» Given exercise
Begin at the first line below and copy each line exactly, ending with the line where "shader and output." appears.

» Dataset excerpts
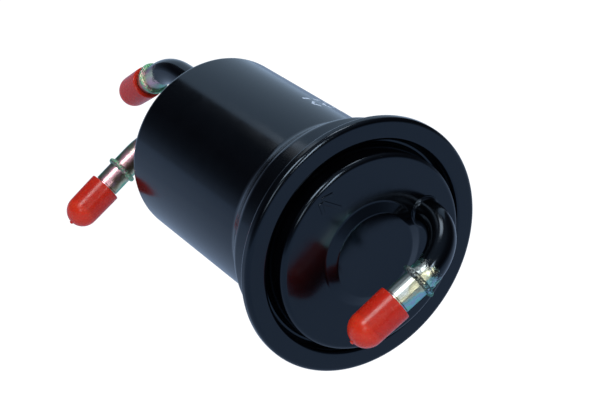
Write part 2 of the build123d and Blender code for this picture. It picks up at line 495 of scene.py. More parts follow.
class FinishBench(NodeBench):
    """Lays out one material's nodes round its shader."""

    def __init__(self, name: str) -> None:
        """Make an empty node material with its shader and output.

        Args:
            name: The material's name.
        """
        self.material = bpy.data.materials.new(name)
        self.material.use_nodes = True
        super().__init__(self.material.node_tree)
        self.nodes.clear()
        self.shader = self.add("BsdfPrincipled", {})
        self.add("OutputMaterial", {"Surface": self.shader.outputs["BSDF"]})
        self.place = self.add("TexCoord", {}).outputs["Object"]

    def set(self, **values: object) -> None:
        """Set the shader's own sockets, with underscores for spaces."""
        for name, value in values.items():
            self.shader.inputs[name.replace("_", " ")].default_value = value

    def join(self, source: bpy.types.NodeSocket, socket: str) -> None:
        """Link a value into one of the shader's sockets."""
        self.links.new(source, self.shader.inputs[socket])

    def noise(
        self, scale: float, detail: float, stretch: Optional[Colour] = None
    ) -> bpy.types.NodeSocket:
        """Add a noise pattern on the piece's own coordinates.

        Args:
            scale: Grains per metre.
            detail: Octaves.
            stretch: Scale on X, Y and Z, or None for an even grain.

        Returns:
            The pattern's value, 0 to 1.
        """
        where = self.place
        if stretch is not None:
            where = self.add("Mapping", {"Vector": where, "Scale": stretch}).outputs["Vector"]
        return self.add("TexNoise", {"Vector": where, "Scale": scale, "Detail": detail}).outputs["Fac"]

    def fade(
        self, value: bpy.types.NodeSocket, low: float, high: float, start: float = 0.0, end: float = 1.0
    ) -> bpy.types.NodeSocket:
        """Turn a value's range into another range, held at its ends.

        Args:
            value: The value.
            low: Value at which the new range starts.
            high: Value at which it ends.
            start: The new range's first value.
            end: The new range's last value.

        Returns:
            The new value.
        """
        limits = {"From Min": low, "From Max": high, "To Min": start, "To Max": end}
        return self.add("MapRange", {"Value": value, **limits}, clamp=True).outputs["Result"]

    def wander(self, grain: Grain) -> bpy.types.NodeSocket:
        """Add a value that goes over a grain's range."""
        noise = self.noise(grain.scale, grain.detail)
        return self.fade(noise, grain.low, grain.high, grain.start, grain.end)

    def specks(self, scale: float, size: float) -> bpy.types.NodeSocket:
        """Add scattered round specks.

        Args:
            scale: Cells per metre.
            size: Share of a cell that its speck fills.

        Returns:
            1 in a speck and 0 outside.
        """
        cells = self.add("TexVoronoi", {"Vector": self.place, "Scale": scale})
        return self.math("LESS_THAN", cells.outputs["Distance"], size)

    def math(self, operation: str, first: object, second: object = 0.0) -> bpy.types.NodeSocket:
        """Add a sum, product or comparison of two values.

        Args:
            operation: Its name in Blender.
            first: A number or a socket.
            second: A number or a socket, where the operation takes two.

        Returns:
            The result.
        """
        return self.add("Math", {0: first, 1: second}, operation=operation).outputs[0]

    def reach(self, point: Vector, way: Vector) -> bpy.types.NodeSocket:
        """Add the distance from a point along a direction.

        Args:
            point: The point.
            way: Unit vector of the direction.

        Returns:
            The distance in metres.
        """
        shift = self.add("VectorMath", {0: self.place, 1: tuple(point)}, operation="SUBTRACT")
        inputs = {0: shift.outputs["Vector"], 1: tuple(way)}
        return self.add("VectorMath", inputs, operation="DOT_PRODUCT").outputs["Value"]

    def bump(self, height: bpy.types.NodeSocket, distance: float) -> None:
        """Raise the surface by a height pattern, on top of any bump that is there.

        Args:
            height: The pattern, 0 to 1.
            distance: How far 1 stands out, in metres.
        """
        node = self.add("Bump", {"Height": height, "Distance": distance, "Strength": 1.0})
        normal = self.shader.inputs["Normal"]
        if normal.is_linked:
            self.links.new(normal.links[0].from_socket, node.inputs["Normal"])
        self.links.new(node.outputs["Normal"], normal)


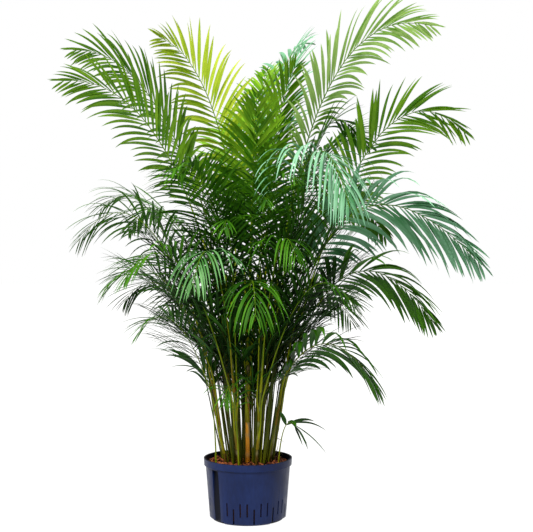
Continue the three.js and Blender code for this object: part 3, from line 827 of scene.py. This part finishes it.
# The middle and high stems get the dark leaf finish, which is painted shade.
inner_pieces = [
    grow_inner_stems("inner_stems_low", feet[:third], (0.35, 0.55), (0.16, 0.24), "green", rng),
    grow_inner_stems("inner_stems_middle", feet[third:2 * third], (0.45, 0.7), (0.18, 0.28),
                     "dark", rng),
    grow_inner_stems("inner_stems_high", feet[2 * third:], (0.6, 0.95), (0.2, 0.3), "dark", rng),
]
print(len(feet), "inner stems")

# %% [markdown]
# ## Cane finishes
#
# An areca cane is smooth and olive green, with a pale ring where each old leaf has fallen, fine
# streaks along it, and browner towards the clay. One cane has dried to a golden orange at its foot.
# The rings are carried as a number at the corners, so that colour and shape agree.

# %% Cane finishes
def cane_finish(name, *stops):
    material, tree, shader, _ = new_material(name)
    streaks = noise_node(tree, 55, stretch=(1, 1, 0.06))
    level = math_node(tree, "ADD", mark_value(tree, "height"),
                      math_node(tree, "MULTIPLY", math_node(tree, "SUBTRACT", streaks, 0.5), 0.6))
    color = ramp_node(tree, level, *stops)
    color = mix_color(tree, math_node(tree, "MULTIPLY", mark_value(tree, "ring"), 0.4), color,
                      (0.30, 0.28, 0.16))
    tree.links.new(color, shader.inputs["Base Color"])
    shader.inputs["Roughness"].default_value = 0.4
    shader.inputs["Specular IOR Level"].default_value = 0.25
    bump_node(tree, streaks, 0.35, 0.001, shader)
    return material


green_cane = cane_finish("green_cane_skin", (0.0, (0.09, 0.05, 0.004)), (0.15, (0.13, 0.12, 0.003)),
                         (0.5, (0.10, 0.13, 0.002)), (1.0, (0.05, 0.10, 0.002)))
golden_cane = cane_finish("golden_cane_skin", (0.0, (0.55, 0.19, 0.01)), (0.26, (0.80, 0.34, 0.02)),
                          (0.31, (0.30, 0.22, 0.08)), (0.37, (0.26, 0.12, 0.01)),
                          (0.55, (0.14, 0.09, 0.006)), (0.7, (0.08, 0.09, 0.004)))

# %% [markdown]
# ## Canes
#
# Each cane is one tube on the line of its CAD cane, slightly swollen at its rings, and drawn in to
# a soft point at the top, where the newest leaves come out of it.

# %% Build the canes
CANE_SIDES = 20
RING_SPACING = 0.052
RING_SWELL = 0.0011
CANE_STATION = 0.006
circle = np.array([(math.cos(a), math.sin(a)) for a in np.arange(CANE_SIDES) * math.tau / CANE_SIDES])


def build_cane(name, cane, rng):
    (foot, _), (top, _) = cane
    heights = np.arange(foot[2], top[2], CANE_STATION)
    joints = []
    height = soil_level + rng.uniform(0.01, 0.04)
    while height < top[2] - 0.05:
        joints.append(height)
        height += RING_SPACING * rng.uniform(0.75, 1.3)
    rings = []
    marks = []
    for height in heights:
        middle, radius = cane_at(cane, height)
        near = min((abs(height - joint) for joint in joints), default=1)
        swell = math.exp(-((near / 0.006) ** 2))
        close = min(1.0, math.sqrt(max(0.0004, (top[2] - height) / 0.05)))
        radius = (radius - 0.0004 + RING_SWELL * swell) * close
        rings.append([middle + np.array([x, y, 0]) * radius for x, y in circle])
        marks.append(swell)
    shape = Shape("ring", "height")
    shape.tube(rings, ring=np.array(marks)[:, None],
               height=((heights - soil_level) / (top[2] - soil_level))[:, None])
    piece = shape.build(name + "_skin", golden_cane if name == GOLDEN_CANE else green_cane)
    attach(piece, "root")
    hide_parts(name)
    return piece


rng = random.Random(3)
cane_pieces = [build_cane(name, cane, rng) for name, cane in canes.items()]
print(len(cane_pieces), "canes")

# %% [markdown]
# ## Dry remains
#
# A clump of this age keeps some dead bits at its foot: the dry point of a lost shoot on the left,
# and a few wiry roots on the right. Each is a thin tube bent through three points and drawn out to
# a point. They are too slight for the CAD model, so they stand for none of its nodes.

# %% Dry remains
DRY_TWIGS = [
    ((-0.074, -0.045, 0.24), (-0.090, -0.048, 0.29), (-0.099, -0.050, 0.325)),
    ((0.085, -0.030, 0.19), (0.100, -0.040, 0.225), (0.113, -0.045, 0.200)),
    ((0.086, -0.020, 0.20), (0.101, -0.030, 0.235), (0.095, -0.035, 0.258)),
    ((0.090, -0.030, 0.255), (0.108, -0.035, 0.252), (0.119, -0.030, 0.236)),
    ((0.098, -0.030, 0.178), (0.105, -0.035, 0.206), (0.110, -0.042, 0.182)),
]
TWIG_THICKNESS = 0.0011
TWIG_STEPS = 12
dry_finish, tree, shader, _ = new_material("dry_twig")
tree.links.new(ramp_node(tree, noise_node(tree, 300, 4), (0.3, (0.020, 0.010, 0.004)),
                         (0.6, (0.070, 0.040, 0.018)), (0.8, (0.16, 0.11, 0.06))),
               shader.inputs["Base Color"])
shader.inputs["Roughness"].default_value = 0.85


def twig_rings(start, bend, tip):
    """Rings along a curve from start to tip that leans towards the bend."""
    start, bend, tip = (np.array(point) for point in (start, bend, tip))
    rings = []
    for share in np.linspace(0, 1, TWIG_STEPS):
        middle = (1 - share)**2 * start + 2 * share * (1 - share) * bend + share**2 * tip
        onward = unit((1 - share) * (bend - start) + share * (tip - bend))
        side = unit(np.cross(onward, (0, 1, 0.2)))
        above = np.cross(onward, side)
        thick = TWIG_THICKNESS * (1.05 - share)
        rings.append([middle + thick * (x * side + y * above) for x, y in ROUND_SECTION])
    return np.array(rings)


shape = Shape("age")
for twig in DRY_TWIGS:
    shape.tube(twig_rings(*twig))
twigs = shape.build("dry_remains", dry_finish)
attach(twigs, "root")
print(len(DRY_TWIGS), "dry twigs")

# %% [markdown]
# ## Clay granules
#
# Hydroculture plants stand in fired clay: red-brown granules a little under a centimetre across.
# The CAD solid is the bed, which shows through the pot's slots, and keeps its shape with a rough
# clay finish, a darker copy of the granules' colour that is painted shade inside the pot. On top lie
# separate granules, each a lumpy ball made from one subdivided icosphere whose corners are pushed in
# and out.

# %% Clay finish
def clay_finish(name, dark, middle, light):
    material, tree, shader, _ = new_material(name)
    where = tree.nodes.new("ShaderNodeTexCoord")
    cells = tree.nodes.new("ShaderNodeTexVoronoi")
    cells.inputs["Scale"].default_value = 110
    tree.links.new(where.outputs["Object"], cells.inputs["Vector"])
    grain = noise_node(tree, 320, 4)
    tone = math_node(tree, "ADD", math_node(tree, "MULTIPLY", mark_value(tree, "shade"), 0.6),
                     math_node(tree, "MULTIPLY", grain, 0.5))
    tree.links.new(ramp_node(tree, tone, (0.25, dark), (0.5, middle), (0.82, light)),
                   shader.inputs["Base Color"])
    shader.inputs["Roughness"].default_value = 0.9
    shader.inputs["Specular IOR Level"].default_value = 0.15
    height = math_node(tree, "SUBTRACT", math_node(tree, "MULTIPLY", grain, 0.25),
                       cells.outputs["Distance"])
    bump_node(tree, height, 0.8, 0.003, shader)
    return material


# The bed's darker clay colour is painted shade for the clay inside the pot.
bed_painted_shade_finish = clay_finish("clay_bed_painted_shade", (0.010, 0.002, 0.001), (0.03, 0.006, 0.002), (0.12, 0.03, 0.01))
granule_finish = clay_finish("clay_granule", (0.012, 0.002, 0.001), (0.06, 0.012, 0.004),
                             (0.30, 0.09, 0.030))
bed = nodes["clay_granules"]
for slot in bed.material_slots:
    slot.material = bed_painted_shade_finish

# %% Lay the granules
GRANULES = 1500
GRANULE_RADIUS = 0.0046
clay_low, clay_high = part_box("clay_granules")
clay_radius = 0.5 * (clay_high.x - clay_low.x) - 0.004
ball = bmesh.new()
bmesh.ops.create_icosphere(ball, subdivisions=2, radius=1)
ball_corners = np.array([vertex.co for vertex in ball.verts])
ball_faces = [[vertex.index for vertex in face.verts] for face in ball.faces]
ball.free()


def granule(middle, radius, rng):
    """The corners of one lumpy granule."""
    lumps = np.ones(len(ball_corners))
    for _ in range(4):
        lobe = unit(np.array([rng.gauss(0, 1) for _ in range(3)]))
        lumps += rng.uniform(-0.16, 0.16) * (ball_corners @ lobe)**2
    stretch = np.array([rng.uniform(0.75, 1.2) for _ in range(3)])
    turn = rng.uniform(0, math.tau)
    spin = np.array([[math.cos(turn), -math.sin(turn), 0], [math.sin(turn), math.cos(turn), 0], [0, 0, 1]])
    return middle + radius * (ball_corners * lumps[:, None] * stretch) @ spin


def lay_granules(rng):
    corners, faces, shades = [], [], []
    placed = 0
    while placed < GRANULES:
        radius = clay_radius * math.sqrt(rng.random())
        angle = rng.uniform(0, math.tau)
        x, y = radius * math.cos(angle), radius * math.sin(angle)
        size = GRANULE_RADIUS * rng.uniform(0.65, 1.35)
        near = min(math.hypot(x - m[0], y - m[1]) - thick for m, thick in cane_feet)
        if near < size * 0.7 or radius > clay_radius - size:
            continue
        crown = clay_high.z - 0.006 * (radius / clay_radius) ** 2
        middle = np.array([x, y, crown + rng.uniform(-0.8, 0.45) * size])
        base = placed * len(ball_corners)
        corners.append(granule(middle, size, rng))
        faces += [[base + i for i in face] for face in ball_faces]
        shades += [rng.uniform(0, 1)] * len(ball_corners)
        placed += 1
    mesh = bpy.data.meshes.new("clay_granule_layer")
    mesh.from_pydata(np.concatenate(corners).tolist(), [], faces)
    mesh.attributes.new("shade", "FLOAT", "POINT").data.foreach_set("value", shades)
    mesh.shade_smooth()
    mesh.materials.append(granule_finish)
    layer = bpy.data.objects.new("clay_granule_layer", mesh)
    scene.collection.objects.link(layer)
    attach(layer, "root")
    return layer


granule_layer = lay_granules(random.Random(5))
print(GRANULES, "granules on the clay")

# %% [markdown]
# ## The grow pot
#
# The pot is moulded from dark blue plastic with a satin face. Inside, in its slots and down in the
# gauge channel its faces get a nearly black copy of the finish, which is painted shade. A copy of
# the CAD mesh has its slots, rim band and gauge channel exactly. Joining its flat triangles,
# bevelling its edges and shading it smooth gives it the soft corners of a moulding, which catch the light.

# %% Pot finishes
def pot_plastic(name, dark, middle, light):
    material, tree, shader, _ = new_material(name)
    cloud = noise_node(tree, 9, 5)
    scuff = noise_node(tree, 160, 6, stretch=(1, 1, 0.25))
    tone = math_node(tree, "ADD", math_node(tree, "MULTIPLY", cloud, 0.7),
                     math_node(tree, "MULTIPLY", scuff, 0.3))
    tree.links.new(ramp_node(tree, tone, (0.3, dark), (0.5, middle), (0.72, light)),
                   shader.inputs["Base Color"])
    tree.links.new(ramp_node(tree, scuff, (0.3, (0.30, 0.30, 0.30)), (0.75, (0.52, 0.52, 0.52))),
                   shader.inputs["Roughness"])
    shader.inputs["Specular IOR Level"].default_value = 0.16
    bump_node(tree, scuff, 0.12, 0.0006, shader)
    return material


pot_finish = pot_plastic("pot_plastic_satin", (0.003, 0.008, 0.038), (0.005, 0.013, 0.062),
                         (0.009, 0.021, 0.090))
recess_painted_shade_finish = pot_plastic("pot_plastic_painted_shade", (0.0005, 0.001, 0.004), (0.001, 0.002, 0.008),
                            (0.002, 0.005, 0.020))

# %% Refine the pot
EDGE_ROUND = 0.0007
RECESS_DEPTH = 0.0016
pot_mesh = bmesh.new()
pot_mesh.from_mesh(nodes["pot"].data)
bmesh.ops.remove_doubles(pot_mesh, verts=pot_mesh.verts, dist=1e-6)
bmesh.ops.dissolve_limit(pot_mesh, angle_limit=math.radians(1), verts=pot_mesh.verts,
                         edges=pot_mesh.edges)
outer_radius = {}
for vertex in pot_mesh.verts:
    level = round(vertex.co.z, 4)
    outer_radius[level] = max(outer_radius.get(level, 0), math.hypot(vertex.co.x, vertex.co.y))
levels = sorted(outer_radius)
for face in pot_mesh.faces:
    middle = face.calc_center_median()
    wall = np.interp(middle.z, levels, [outer_radius[level] for level in levels])
    # Faces set back from the outer wall get the near-black copy: painted shade.
    face.material_index = int(wall - math.hypot(middle.x, middle.y) > RECESS_DEPTH)
mesh = bpy.data.meshes.new("grow_pot")
pot_mesh.to_mesh(mesh)
pot_mesh.free()
mesh.materials.append(pot_finish)
mesh.materials.append(recess_painted_shade_finish)
pot = bpy.data.objects.new("grow_pot", mesh)
scene.collection.objects.link(pot)
rounding = pot.modifiers.new("rounding", "BEVEL")
rounding.width = EDGE_ROUND
rounding.segments = 2
rounding.limit_method = "ANGLE"
rounding.angle_limit = math.radians(35)
rounding.harden_normals = False
mesh.shade_smooth()
mesh.set_sharp_from_angle(angle=math.radians(30))
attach(pot, "root")
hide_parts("pot")
print("pot", [round(v, 3) for v in pot.dimensions])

» Response to the exercise
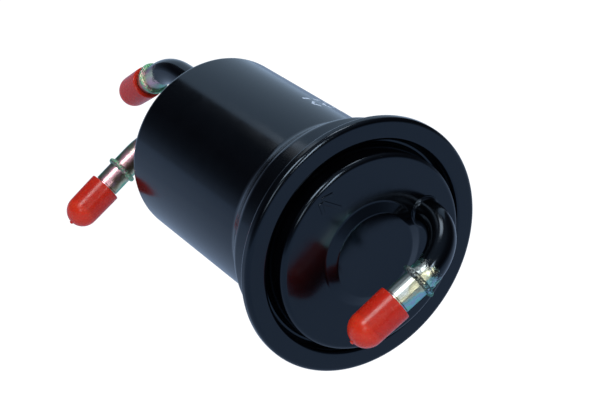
Write part 2 of the build123d and Blender code for this picture. It picks up at line 495 of scene.py. More parts follow.
class FinishBench(NodeBench):
    """Lays out one material's nodes round its shader."""

    def __init__(self, name: str) -> None:
        """Make an empty node material with its shader and output.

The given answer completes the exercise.